Member of the House of Burgesses from Halifax County
- In office 1769-1776 Serving with Nathaniel Terry
- Preceded by: John Lewis
- Succeeded by: Micajah Watkins
- In office 1765-1768 Serving with Edward Booker
- Preceded by: Nathaniel Terry
- Succeeded by: Nathaniel Terry

Personal details
- Born: November 14, 1739 Hanover County, Colony of Virginia, British America
- Died: November 7, 1780 (aged 40) Halifax County, Colony of Virginia
- Spouse: Mildred Lightfoot
- Profession: Planter

= Walter Coles (patriot) =

American politician (1739–1780)

Walter Coles (November 14, 1739 – November 7, 1780) was a merchant, planter and politician, who served in the House of Burgesses and Virginia Senate.

==Early and family life==

Born in Hanover County in 1739 to the former Mary Winston, and her husband, John Coles (1705–1747), who had emigrated from Enniscorthy, Ireland. He was named for his paternal grandfather, who was elected Portreeve (Provost) of Wexford County, Ireland in 1703 and never emigrated (although that Irish branch of the family was wiped out or left Wexford County in the Rebellion of 1798). His father became a merchant in Henrico County and speculated in lands in the colony's central and southern limits, which his sons (including this man) would inherit. His father had helped to settle what became Richmond at the falls of the James River. He became colonel of the local militia, as well as helped found now-historic St. John's Church. John Coles also bought land in what was then Goochland County (but became Albemarle County) from the sons of Francis Epps and built a summer home there, which he called "Enniscorthy", and which his middle son (also John, 1745–1808) would ultimately inherit. Meanwhile, his younger brother, Williams Coles (d. 1781), emigrated to Virginia, married Lucy Winston Dabney (Mary's widowed sister) and settled in Hanover County, slightly to the north of his brother in Henrico County, where he called his plantation "Coles Hill" (as would this man's nephew in Pittsylvania County years later). [Complicating matters, Williams Coles named his only son "Walter" (who predeceased his father, dying in 1769).] Williams Coles ultimately became one of the executors of his emigrant brother's will and co-guardian of his young nephews, but may be better known today as the maternal grandfather of two sisters. His daughter Mary married John Payne before giving birth to Dorothy (who married future President James Madison and became known as "Dolley Madison"), and Lucy (who married Major George Steptoe Washington and after his death Thomas Todd, Chief Justice of Kentucky and later a U.S. Supreme Court judge).

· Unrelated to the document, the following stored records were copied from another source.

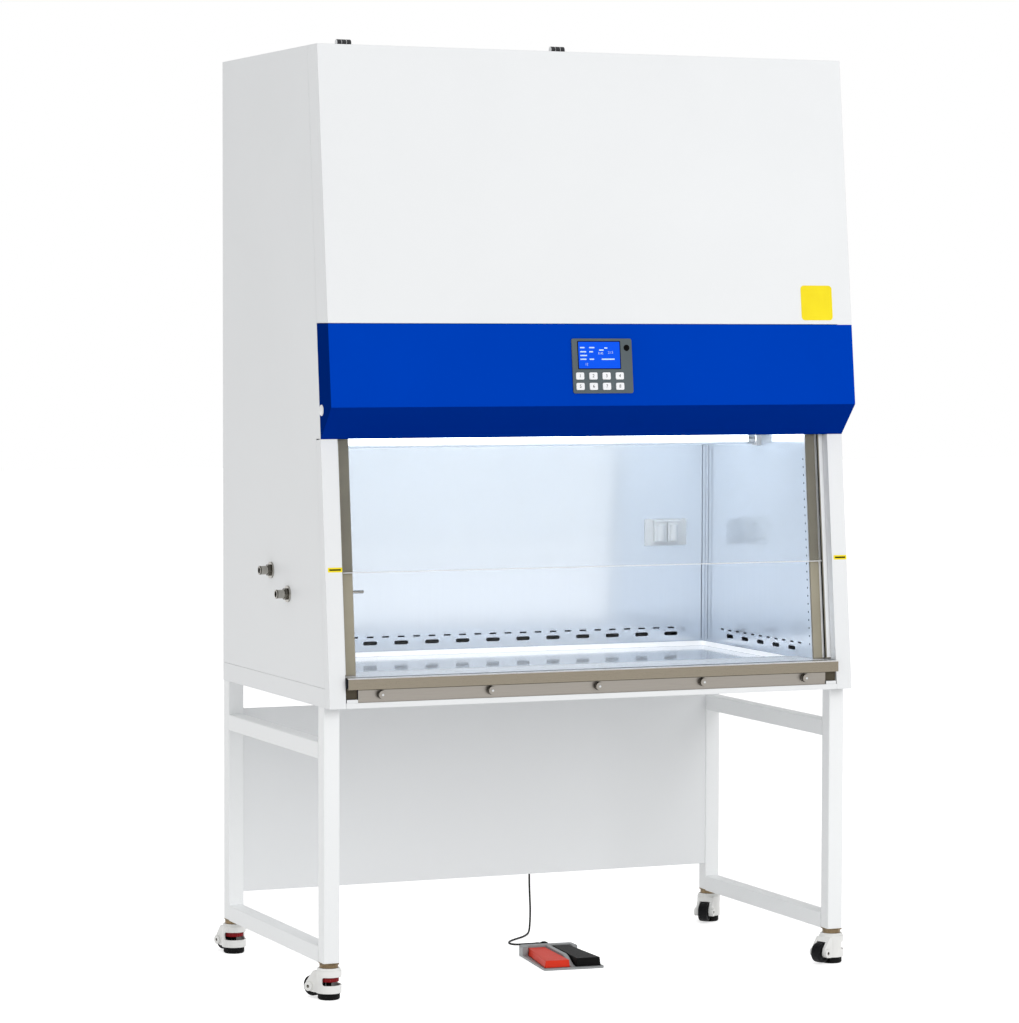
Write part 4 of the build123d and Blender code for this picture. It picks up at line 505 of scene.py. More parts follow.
def sill_steel():
    """Satin steel of the sill strip, with a painted shadow as a dark band under the grille's nose."""
    material, tree, shader = start_material("sill_steel", Metallic=1.0)
    axes = object_axes(tree)
    # Painted shadow: a dark band where the grille's nose overhangs the strip.
    joint = past(tree, axes[2], (NOSE_BOTTOM_Z - 3.0) * MM)
    streak = use(tree, GRAIN, {"Stretch": (0.05, 1.0, 1.0), "Size": 300.0, "Detail": 6.0})
    steel = blend_colours(tree, streak, (0.325, 0.30, 0.27), (0.36, 0.335, 0.30))
    shade(tree, shader, blend_colours(tree, joint, steel, (0.10, 0.09, 0.07)), between(tree, streak, 0.28, 0.42),
          use(tree, SOFT_EDGES, {"Radius": 0.0008, "Height": streak, "Depth": 0.00001}))
    return material


def hole_row(tree):
    """Mask of round holes: the distance from the nearest of a row of centres along X, under a radius."""
    axes = object_axes(tree)
    wrapped = maths(tree, "WRAP", axes[0], HOLE_PITCH * MM, 0.0)
    across = maths(tree, "SUBTRACT", wrapped, HOLE_PITCH * MM / 2)
    along = maths(tree, "SUBTRACT", axes[1], world_y(HOLE_ROW_Y))
    spot = node(tree, "ShaderNodeCombineXYZ", {0: across, 1: along})
    distance = node(tree, "ShaderNodeVectorMath", {0: spot.outputs[0]}, operation="LENGTH")
    return maths(tree, "LESS_THAN", distance.outputs[1], HOLE_RADIUS * MM)


LAMP_STRENGTH = 4.0
LAMP_SPLIT_Y = 100.0
LAMP_Z = 1304.0
LAMP_GLOW_HALF = 597.0
SENSOR_SPLIT_X = 58.0
HOLE_PITCH = 6.0
HOLE_RADIUS = 2.0
HOLE_ROW_Y = -251.5
FOLD_Y, LIP_Y = (-392.0, -370.0), (-401.0, -396.5)
NOSE_BOTTOM_Z = 738.0

WHITE = powder_coat("white_coat", (0.88, 0.895, 0.905), (0.85, 0.865, 0.875))
WHITE_TUBE = powder_coat("white_tube_coat", (0.95, 0.965, 0.97), (0.92, 0.935, 0.94), radius=0.0015)
BLUE = blue_coat()
BROWN_STEEL = brushed_metal("guide_steel", (0.36, 0.335, 0.275), (0.29, 0.268, 0.22), (1.0, 1.0, 0.03), depth=0.00001,
                            metallic=0.45)
SILL_STEEL = sill_steel()
GRILLE_STEEL = dotted_steel()
LINER = brushed_metal("liner_steel", (0.84, 0.90, 0.975), (0.80, 0.865, 0.945), (1.0, 1.0, 0.05),
                      roughness=(0.12, 0.17), depth=0.000006, metallic=0.6)
TRAY = tray_steel()
ALUMINIUM = brushed_metal("anodised_aluminium", (0.72, 0.73, 0.74), (0.58, 0.59, 0.60), (0.05, 1.0, 1.0))
ZINC = brushed_metal("zinc_sheet", (0.66, 0.68, 0.70), (0.48, 0.50, 0.53), (1.0, 0.6, 1.0), size=25.0)
RACE = brushed_metal("race_bronze", (0.30, 0.22, 0.13), (0.07, 0.05, 0.03), (1.0, 1.0, 0.4), roughness=(0.22, 0.4))
CHROME = brushed_metal("polished_fitting", (0.45, 0.435, 0.40), (0.32, 0.305, 0.28), (1.0, 1.0, 1.0),
                       roughness=(0.08, 0.2))
DARK_CHROME = brushed_metal("dark_fitting", (0.16, 0.15, 0.13), (0.07, 0.065, 0.055), (1.0, 1.0, 1.0),
                            roughness=(0.1, 0.2))
GLASS = pane_glass()
LAMP = lamp_finish()
MEDIA = pleated_media()
SCREEN = screen_finish()
PLATE_GREY = moulded("plate_grey", (0.085, 0.108, 0.118), 0.42)
KEY_WHITE = moulded("key_white", (0.86, 0.87, 0.90), 0.35)
SOCKET_WHITE = moulded("socket_white", (0.80, 0.82, 0.83), 0.25, coat=0.3)
KNOB = moulded("knob_yellow", (0.80, 0.55, 0.03), 0.3, coat=0.4)
BELT = moulded("belt_black", (0.012, 0.012, 0.012), 0.7)
MOTOR = moulded("motor_black", (0.03, 0.031, 0.034), 0.45, grain_size=700.0)
CASTING = moulded("caster_white", (0.82, 0.82, 0.80), 0.34, radius=0.0015, coat=0.2)
TYRE = moulded("tyre_black", (0.005, 0.005, 0.006), 0.45, sheen=0.12)
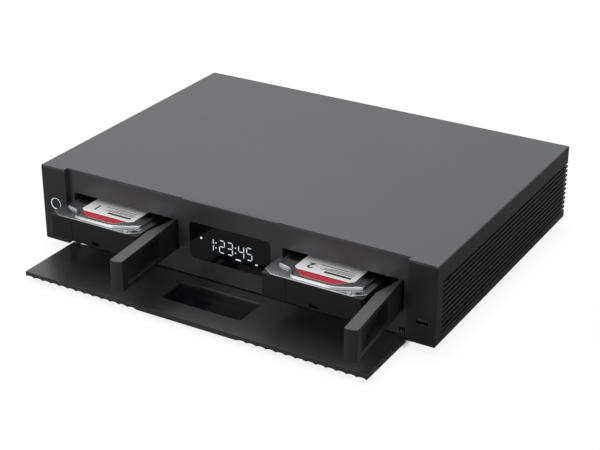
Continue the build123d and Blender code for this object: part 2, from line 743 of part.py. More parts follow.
# ---- socket board behind both bays ----
with BuildPart() as backplane:
    socket_y = front_y - drive_out + tray_travel + drive_length + 1.0
    board_front = front_y + cage_back + 3.5
    with BuildSketch(upright(board_front)):
        with Locations((-1.0, base_z + 34.0)):
            Rectangle(360.0, 34.0)
    extrude(amount=-1.6)
    with BuildSketch(upright(board_front)):
        for bay_x in bays.values():
            with Locations((bay_x + drive_offset + 20.0, base_z + drive_bottom + 2.3)):
                Rectangle(38.0, 5.0)
    extrude(amount=board_front - socket_y)
write(backplane, "backplane")

# ================= electronics at the back =================

with BuildPart() as main_board:
    board_z = base_z + 8.0
    main_x = 98.0
    main_y = front_y + 256.0
    with BuildSketch(Plane.XY.offset(board_z)):
        with Locations((main_x, main_y)):
            Rectangle(204.0, 90.0)
    extrude(amount=1.6)
    chips = ((50.0, 240.0, 12.0, 12.0), (66.0, 240.0, 12.0, 12.0), (150.0, 236.0, 16.0, 16.0),
             (176.0, 240.0, 10.0, 14.0))
    for chip_x, chip_y, chip_w, chip_l in chips:
        with BuildSketch(Plane.XY.offset(board_z + 1.6)):
            with Locations((chip_x, front_y + chip_y)):
                Rectangle(chip_w, chip_l)
        extrude(amount=1.6)
    board_posts = [(main_x + x, main_y + y) for x in (-97.0, 97.0) for y in (-40.0, 40.0)]
    with Locations(*[(x, y, board_z + 1.6) for x, y in board_posts]):
        Hole(screw_radius, depth=1.6)
write(main_board, "main_board")

with BuildPart() as board_standoffs:
    with BuildSketch(Plane.XY.offset(base_z + pan_thick)):
        with Locations(*board_posts):
            RegularPolygon(3.2, 6)
    extrude(amount=board_z - base_z - pan_thick)
    with Locations(*[(x, y, board_z) for x, y in board_posts]):
        Hole(screw_radius, depth=4.0)
write(board_standoffs, "board_standoffs")

with BuildPart() as board_screws:
    with Locations(*[(x, y, board_z + 1.6) for x, y in board_posts]):
        Cylinder(2.6, 1.8, align=(Align.CENTER, Align.CENTER, Align.MIN))
        Cylinder(screw_radius, 5.0, align=(Align.CENTER, Align.CENTER, Align.MAX))
write(board_screws, "board_screws")

with BuildPart() as heat_sink:
    with BuildSketch(Plane.XY.offset(board_z + 1.6)):
        with Locations((105.0, front_y + 244.0)):
            Rectangle(54.0, 50.0)
    extrude(amount=4.0)
    with BuildSketch(Plane.XY.offset(board_z + 5.6)):
        with Locations((105.0, front_y + 244.0)):
            with GridLocations(5.2, 0, 11, 1):
                Rectangle(1.6, 50.0)
    extrude(amount=22.0)
write(heat_sink, "heat_sink")

with BuildPart() as power_supply:
    supply_x = -140.0
    supply_y = front_y + 247.0
    with BuildSketch(Plane.XY.offset(base_z + pan_thick)):
        with Locations((supply_x, supply_y)):
            Rectangle(120.0, 76.0)
    extrude(amount=38.0)
    with BuildSketch(Plane.XY.offset(base_z + pan_thick + 38.0)):
        with Locations((supply_x, supply_y)):
            with GridLocations(9.0, 30.0, 10, 2):
                SlotOverall(24.0, 3.0, rotation=90)
    extrude(amount=-2.0, mode=Mode.SUBTRACT)
write(power_supply, "power_supply")

# ---- fan ----
fan_x = -41.0
fan_z = base_z + 40.0
fan_side = 60.0
fan_depth = 15.0
fan_front_y = rear_y - rear_thick - fan_depth
bore_radius = 28.5
blade_radius = 27.5
hub_radius = 12.0
with BuildPart() as fan_frame:
    with BuildSketch(upright(rear_y - rear_thick)):
        with Locations((fan_x, fan_z)):
            RectangleRounded(fan_side, fan_side, 4.0)
            Circle(bore_radius, mode=Mode.SUBTRACT)
    extrude(amount=fan_depth)
    with BuildSketch(upright(fan_front_y + 2.0)):
        with Locations((fan_x, fan_z)):
            Circle(hub_radius)
            for turn in (45, 135):
                Rectangle(2 * bore_radius + 1, 3.0, rotation=turn)
    extrude(amount=2.0)
    with BuildSketch(upright(fan_front_y + 9.0)):
        with Locations((fan_x, fan_z)):
            Circle(1.5)
    extrude(amount=7.0)
write(fan_frame, "fan_frame")

with BuildPart() as fan_rotor:
    with BuildSketch(upright(rear_y - rear_thick - 1.0)):
        with Locations((fan_x, fan_z)):
            Circle(hub_radius)
    extrude(amount=fan_depth - 4.0)
    with BuildSketch(upright(fan_front_y + 3.0)):
        with Locations((fan_x, fan_z)):
            Circle(1.5 + running_gap)
    extrude(amount=-7.0, mode=Mode.SUBTRACT)
    for turn in range(0, 360, 45):
        outward = (cos(radians(turn)), 0, sin(radians(turn)))
        with BuildSketch(Plane(origin=(fan_x, fan_front_y + 5.0, fan_z), x_dir=outward, z_dir=(0, -1, 0))):
            with BuildLine():
                ThreePointArc((hub_radius - 1.0, 0), (19.0, 2.6), (blade_radius, 1.0))
                Line((blade_radius, 1.0), (blade_radius, 3.2))
                ThreePointArc((blade_radius, 3.2), (19.0, 4.8), (hub_radius - 1.0, 2.2))
                Line((hub_radius - 1.0, 2.2), (hub_radius - 1.0, 0))
            make_face()
        extrude(amount=-7.0)
write(fan_rotor, "fan_rotor")

# ---- rear panel and its sockets ----
rear_bottom = base_z + pan_thick + 0.1
rear_top = panel_top_z - 0.1
socket_z = board_z + 1.6
hdmi_xs = (40.0, 62.0)
usb_xs = (86.0, 106.0)
lan_x = 128.0
optical_x = 148.0
audio_xs = (168.0, 184.0)
inlet_x = -150.0
inlet_z = base_z + 24.0
rocker_x = -112.0
with BuildPart() as rear_panel:
    with BuildSketch(upright(rear_y)):
        with Locations((0, (rear_bottom + rear_top) / 2)):
            Rectangle(2 * inner_half, rear_top - rear_bottom)
    extrude(amount=rear_thick)
    with BuildSketch(upright(rear_y)):
        for x in hdmi_xs:
            with Locations((x, socket_z + 3.2)):
                Rectangle(15.4, 6.0)
        for x in usb_xs:
            with Locations((x, socket_z + 8.0)):
                Rectangle(13.2, 15.4)
        with Locations((lan_x, socket_z + 6.8)):
            Rectangle(16.2, 13.2)
        with Locations((optical_x, socket_z + 5.2)):
            Rectangle(9.8, 9.8)
        with Locations(*[(x, socket_z + 6.0) for x in audio_xs]):
            Circle(5.2)
        with Locations((inlet_x, inlet_z)):
            Rectangle(27.4, 19.8)
        with Locations((rocker_x, inlet_z)):
            Rectangle(13.2, 19.4)
        # fan grille: rings of slots round a closed middle
        for ring in reversed(range(5)):
            with Locations((fan_x, fan_z)):
                Circle(9.5 + 4.4 * ring)
                Circle(6.5 + 4.4 * ring, mode=Mode.SUBTRACT)
        # upper vent
        with Locations((110.0, base_z + 62.0)):
            with GridLocations(8.0, 0, 16, 1):
                SlotOverall(20.0, 3.0, rotation=90)
    extrude(amount=rear_thick, mode=Mode.SUBTRACT)
    with BuildSketch(upright(rear_y)):
        with Locations((fan_x, fan_z)):
            for turn in (0, 60, 120):
                Rectangle(2 * bore_radius + 1.0, 2.6, rotation=turn)
            Circle(6.5)
    extrude(amount=rear_thick)
    with Locations(*[Plane(origin=(x, rear_y, base_z + rear_screw_z), z_dir=(0, 1, 0)) for x in rear_screw_xs]):
        Hole(screw_radius, depth=rear_thick)
write(rear_panel, "rear_panel")

with BuildPart() as hdmi_sockets:
    for x in hdmi_xs:
        with BuildSketch(upright(rear_y - 14.0)):
            with Locations((x, socket_z + 3.2)):
                Rectangle(15.0, 5.6)
        extrude(amount=-14.5)
        with BuildSketch(upright(rear_y + 0.5)):
            with Locations((x, socket_z + 3.2)):
                Rectangle(14.0, 4.5)
                Rectangle(11.6, 1.4, mode=Mode.SUBTRACT)
        extrude(amount=8.0, mode=Mode.SUBTRACT)
write(hdmi_sockets, "hdmi_sockets")

with BuildPart() as rear_usb_sockets:
    for x in usb_xs:
        with BuildSketch(upright(rear_y - 16.0)):
            with Locations((x, socket_z + 8.0)):
                Rectangle(13.0, 15.2)
        extrude(amount=-16.5)
        for level in (4.0, 12.0):
            with BuildSketch(upright(rear_y + 0.5)):
                with Locations((x, socket_z + level)):
                    Rectangle(12.2, 5.0)
                with Locations((x, socket_z + level + 1.1)):
                    Rectangle(11.0, 1.9, mode=Mode.SUBTRACT)
            extrude(amount=9.0, mode=Mode.SUBTRACT)
write(rear_usb_sockets, "rear_usb_sockets")

with BuildPart() as lan_socket:
    with BuildSketch(upright(rear_y - 17.0)):
        with Locations((lan_x, socket_z + 6.8)):
            Rectangle(16.0, 13.0)
    extrude(amount=-17.5)
    with BuildSketch(upright(rear_y + 0.5)):
        with Locations((lan_x, socket_z + 7.0)):
            Rectangle(11.8, 7.2)
        with Locations((lan_x, socket_z + 2.6)):
            Rectangle(6.2, 2.2)
    extrude(amount=12.0, mode=Mode.SUBTRACT)
write(lan_socket, "lan_socket")

with BuildPart() as audio_sockets:
    with BuildSketch(upright(rear_y - 14.0)):
        with Locations((sum(audio_xs) / 2, socket_z + 6.0)):
            Rectangle(30.0, 12.0)
    extrude(amount=-12.0)
    with BuildSketch(upright(rear_y - 2.0)):
        with Locations(*[(x, socket_z + 6.0) for x in audio_xs]):
            Circle(5.0)
    extrude(amount=-2.0)
    with BuildSketch(upright(rear_y)):
        with Locations(*[(x, socket_z + 6.0) for x in audio_xs]):
            Circle(4.15)
            Circle(3.3, mode=Mode.SUBTRACT)
    extrude(amount=-2.0)
    with BuildSketch(upright(rear_y)):
        with Locations(*[(x, socket_z + 6.0) for x in audio_xs]):
            Circle(1.6)
    extrude(amount=8.0, mode=Mode.SUBTRACT)
write(audio_sockets, "audio_sockets")

with BuildPart() as optical_socket:
    with BuildSketch(upright(rear_y - 13.0)):
        with Locations((optical_x, socket_z + 5.2)):
            Rectangle(9.6, 9.6)
    extrude(amount=-13.4)
    with BuildSketch(upright(rear_y + 0.4)):
        with Locations((optical_x, socket_z + 5.2)):
            Rectangle(6.4, 6.4)
            Circle(1.6, mode=Mode.SUBTRACT)
    extrude(amount=3.0, mode=Mode.SUBTRACT)
write(optical_socket, "optical_socket")

with BuildPart() as mains_inlet:
    with BuildSketch(upright(rear_y - 19.0)):
        with Locations((inlet_x, inlet_z)):
            Rectangle(27.2, 19.6)
    extrude(amount=-19.0)
    with BuildSketch(upright(rear_y)):
        with Locations((inlet_x, inlet_z)):
            Rectangle(31.0, 23.4)
    extrude(amount=-2.0)
    with BuildSketch(upright(rear_y + 2.0)):
        with BuildLine():
            recess = ((-12.0, -8.1), (12.0, -8.1), (12.0, 4.0), (7.9, 8.1), (-7.9, 8.1), (-12.0, 4.0))
            Polyline(*[(inlet_x + x, inlet_z + z) for x, z in recess], close=True)
        make_face()
    extrude(amount=16.0, mode=Mode.SUBTRACT)
    with BuildSketch(upright(rear_y - 14.0)):
        with Locations((inlet_x - 7.0, inlet_z - 1.6), (inlet_x + 7.0, inlet_z - 1.6), (inlet_x, inlet_z + 2.4)):
            Rectangle(2.0, 4.0)
    extrude(amount=-13.0)
write(mains_inlet, "mains_inlet")

rocker_axis_y = rear_y - 4.0
pivot_radius = 1.0
with BuildPart() as switch_frame:
    with BuildSketch(upright(rear_y)):
        with Locations((rocker_x, inlet_z)):
            Rectangle(15.6, 21.8)
            Rectangle(11.4, 17.6, mode=Mode.SUBTRACT)
    extrude(amount=-1.6)
    with BuildSketch(upright(rear_y - 13.0)):
        with Locations((rocker_x, inlet_z)):
            Rectangle(13.0, 19.2)
            Rectangle(11.4, 17.6, mode=Mode.SUBTRACT)
    extrude(amount=-13.0)
    with BuildSketch(upright(rear_y - 13.0)):
        with Locations((rocker_x, inlet_z)):
            Rectangle(13.0, 19.2)
    extrude(amount=-1.5)
    # sockets for the rocker's two pivots
    with BuildSketch(sideways(rocker_x - 6.5)):
        with Locations((rocker_axis_y, inlet_z)):
            Circle(pivot_radius + running_gap)
    extrude(amount=13.0, mode=Mode.SUBTRACT)
write(switch_frame, "switch_frame")

# the rocker is drawn level and then tipped into its "on" position
rocker_tip = 7.0
rocker_out = (0, cos(radians(rocker_tip)), sin(radians(rocker_tip)))
with BuildPart() as power_rocker:
    with BuildSketch(Plane(origin=(rocker_x - 5.3, rocker_axis_y, inlet_z), x_dir=rocker_out, z_dir=(1, 0, 0))):
        with BuildLine():
            Line((4.6, -8.2), (-2.0, -7.6))
            ThreePointArc((-2.0, -7.6), (-6.2, 0), (-2.0, 7.6))
            Line((-2.0, 7.6), (4.6, 8.2))
            ThreePointArc((4.6, 8.2), (3.4, 0), (4.6, -8.2))
        make_face()
    extrude(amount=10.6)
    with BuildSketch(sideways(rocker_x - 5.9)):
        with Locations((rocker_axis_y, inlet_z)):
            Circle(pivot_radius)
    extrude(amount=11.8)
write(power_rocker, "power_rocker")
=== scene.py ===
import json
import math
import bpy
from mathutils import Euler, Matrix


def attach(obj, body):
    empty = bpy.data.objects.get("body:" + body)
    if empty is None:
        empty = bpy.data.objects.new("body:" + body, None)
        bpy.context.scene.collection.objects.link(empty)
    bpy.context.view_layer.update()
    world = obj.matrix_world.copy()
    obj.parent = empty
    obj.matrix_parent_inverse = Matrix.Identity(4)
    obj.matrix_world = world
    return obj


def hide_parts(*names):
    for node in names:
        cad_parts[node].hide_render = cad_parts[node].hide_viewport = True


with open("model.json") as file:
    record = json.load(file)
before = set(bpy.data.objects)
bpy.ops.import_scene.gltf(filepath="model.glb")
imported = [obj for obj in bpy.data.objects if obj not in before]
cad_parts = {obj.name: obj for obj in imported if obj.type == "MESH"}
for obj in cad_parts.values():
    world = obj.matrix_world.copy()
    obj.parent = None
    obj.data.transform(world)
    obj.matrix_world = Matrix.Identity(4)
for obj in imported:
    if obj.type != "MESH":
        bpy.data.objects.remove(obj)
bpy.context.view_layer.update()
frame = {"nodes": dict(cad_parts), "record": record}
mm = 0.001


def deselectAll():
    if bpy.context.object and bpy.context.object.mode != "OBJECT":
        bpy.ops.object.mode_set(mode="OBJECT")
    bpy.ops.object.select_all(action="DESELECT")


def takeUp(piece):
    deselectAll()
    piece.select_set(True)
    bpy.context.view_layer.objects.active = piece


def startPiece(name):
    piece = bpy.context.object
    piece.name = name
    piece.data.name = name
    bpy.ops.object.transform_apply(location=True, rotation=True, scale=True)
    return piece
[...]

Meanwhile, this man's merchant father John Coles died when Walter was 17 (not quite legal age), and months after the birth of the family's youngest son, Isaac Coles. His brother John Coles Jr. inherited Enniscorthy and about 3,854 acres of land in Albemarle County. Both this Walter Coles and his youngest brother Issac Coles (1747–1813) inherited lands in what was then vast Brunswick County (but later became Halifax County). Their sister Mary married Henry Tucker of Norfolk and had children, though their sister Sarah (who married George Muter of Norfolk who moved to Kentucky) had no children.

When he came of age, Walter Coles married Mildred Lightfoot, daughter of Charles City County burgess William Lightfoot and his wife, the former Mildred Howell. They had seven children, of whom most never married, including three of their four sons—John (1772–1782), and his brothers Walter (1775–1792) and William Coles (1777–1814). Issac Coles (1777–1814) became a planter (after buying "Berry Hill" from his cousin Isaac Coles) and Virginia state senator from Halifax County. He adopted the middle initial H to distinguish him from his cousins of the same name, although he never married nor had children, and ultimately devised his estate to his nieces and nephews. Repeating their father's tradition, this man's younger brother Isaac would marry Mildred Lightfoot's sister (his sister in law).

==Career==
When he came of age, Walter Coles operated a store on the Staunton River in Halifax County, as well as a plantation he called "Mildendo".

In 1765, when Nathaniel Terry resigned from his part-time position as one of the burgesses representing Halifax County in Williamsburg in order to become the county sheriff, Coles replaced him, then basically continued to represent them (part-time) in the House of Burgesses almost until its suppression by Virginia's last colonial governor, Lord Dunmore. However, Halifax County voters only elected Coles to serve at the first Virginia revolutionary convention, where he served alongside veteran legislator Nathaniel Lewis and Micajah Watkins, who had replaced him at the last session, which was suppressed. In 1779, Coles won election to the Virginia Senate from Halifax and adjoining Charlotte and Prince Edward Counties, but died before his term ended.

==Death and legacy==
Walter Coles died at Mildendo, and since none of his sons had children, his branch of the Coles family line ended with the death of his son Isaac in Halifax County in 1810. Walter Coles' widow survived him, and in 1787 owned 44 enslaved adults and 58 children, as well as 32 horses, 136 other livestock and four coach or chariot wheels.